To which he replied “You’ve hit on one of the big cosmic conflicts of new fatherhood. Didn’t even take you two weeks.”

I’m leaving that second sentence as I typed it because I was being honest then and I’m endeavoring to be honest here. Were I writing that sentence first for publication to a wider audience I’d have said:

Being back at work is weird. It’s a nice chance of pace to be doing something other than facilitating the feeding, changing, and sleeping of our child and a relief to spend a few hours not preoccupied with the stress my wife’s dealing with right now (though it’s always in the back of my mind). Doing anything for two weeks nonstop is a drain and it’ll be great to go home refreshed and ready to have at it again. Still, I feel guilty for feeling that way.

When I went home that first Monday night I did feel refreshed and ready to dive back into the fray. I changed clothes, scooped Abigail out of Erin’s arms and spent the next few hours feeding, burping, changing and soothing her. And it felt great. In fact, each night I can’t wait to get home and tend to her.

And truth be told, Erin doesn’t need me worrying about her. But for all the reasons I’ve discussed before, I know parenting is harder on her than it is me. And now on top of that she’s managing child care alone until 6:30 rolls around.

As much as some people have the temperament and/or will to be good parents – in our better moments, I think Erin and I are those people – the first few weeks found us occasionally questioning whether we are or not.

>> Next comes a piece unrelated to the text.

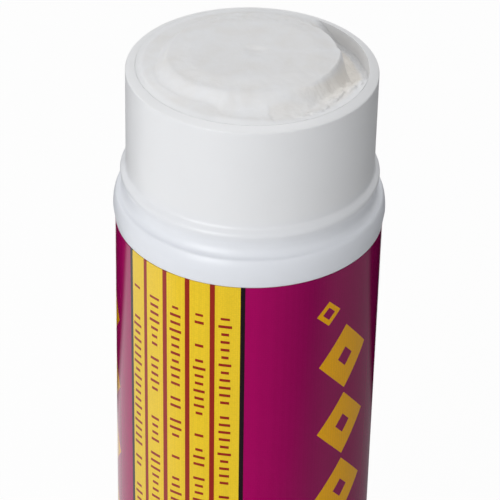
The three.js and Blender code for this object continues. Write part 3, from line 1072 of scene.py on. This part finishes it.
@dataclass
class GlueColumn:
    """The stick of glue: a raised middle shaped by the cap, a slope, and a torn edge at the right.

    The lines give, for each angle, the radius of the raised middle's edge, that of the slope's
    foot, the foot's height over the lip, the radius at which the torn corner ends, and how torn
    the glue is.
    """

    radius: float = 12.935
    base: float = 32.25
    plug_radius: float = 11.3
    plug_bottom: float = 24.15
    nut_radius: float = 5.45
    nut_top: float = 30.75
    bore_radius: float = 3.35
    bore_top: float = 102.8
    bore_cone: float = 1.5
    lip: float = 108.0
    fin_count: int = 8
    fin_width: float = 1.4
    fin_top: float = 27.65
    fin_overlap: float = 0.5
    notch_count: int = 4
    notch_width: float = 2.0
    notch_inner: float = 12.05
    notch_top: float = 98.3
    notch_taper: float = 2.5
    sides: int = 480
    side_rows: tuple[float, ...] = (99.5, 60)
    free_rows: tuple[float, ...] = (0, 0.1, 0.3, 0.6, 1)
    free_side: float = 4.6
    inner_rings: int = 30
    fine_from: float = 7.2
    fine_rings: int = 88
    crisp_angle: float = 70
    plateau_rise: float = 1.4
    crown: float = 0.3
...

I know everyone goes through this. Doesn’t change the fact that it was nice to get back to the office and spend some time on things I’m demonstrably good at doing.

Every time I start a new job I get frustrated because I’m not as knowledgeable about the environment as I’d like to be and accomplishing something takes longer due to the learning curve. Parenthood has been no different. Each week it seems as if we’re trying some new (to us) child-rearing theory to get Abigail to sleep longer, feed better or be happier. We’re still trying to shake off the notion there’s some pre-determined way to raise our kid and instead just listen and observe the way the kid’s behaving and act accordingly. We know this is the way we’re supposed to do it but it still annoys us that Amazon doesn’t sell The Guide To Abigail Grace Smith’s First Year.

My big worry was I’d arrive back at work and not give a shit about my job anymore. Who cares about the Internet?!? There’s a new human being in my house who needs me! Instead, it’s the opposite. The better I am at my job, the better I take care of those who depend on me. While Abigail’s not even old enough to recognize my face yet, it’s important to me that she has a father who works hard. At the very least I want her to think I work as hard at my morning job as I do my evening job.

I’ve been working on this post for the past couple weeks – I started it the day I went back to work. Each time I read through it I find I’m unable to thread it all together. There’s a couple of good bits but nothng overall to say. Maybe it’s because I’m striving to describe a “new normal” when I haven’t figured out what that is yet.

1 comment for “Welcome (back) to the working week

  1. March 28, 2011 at 1:26 am

    I hate to tell you this, but there isn't really a normal. Once you figure one out, they're just a little bit older and have already changed again. The real trick is getting better at adjusting to that unpredictability.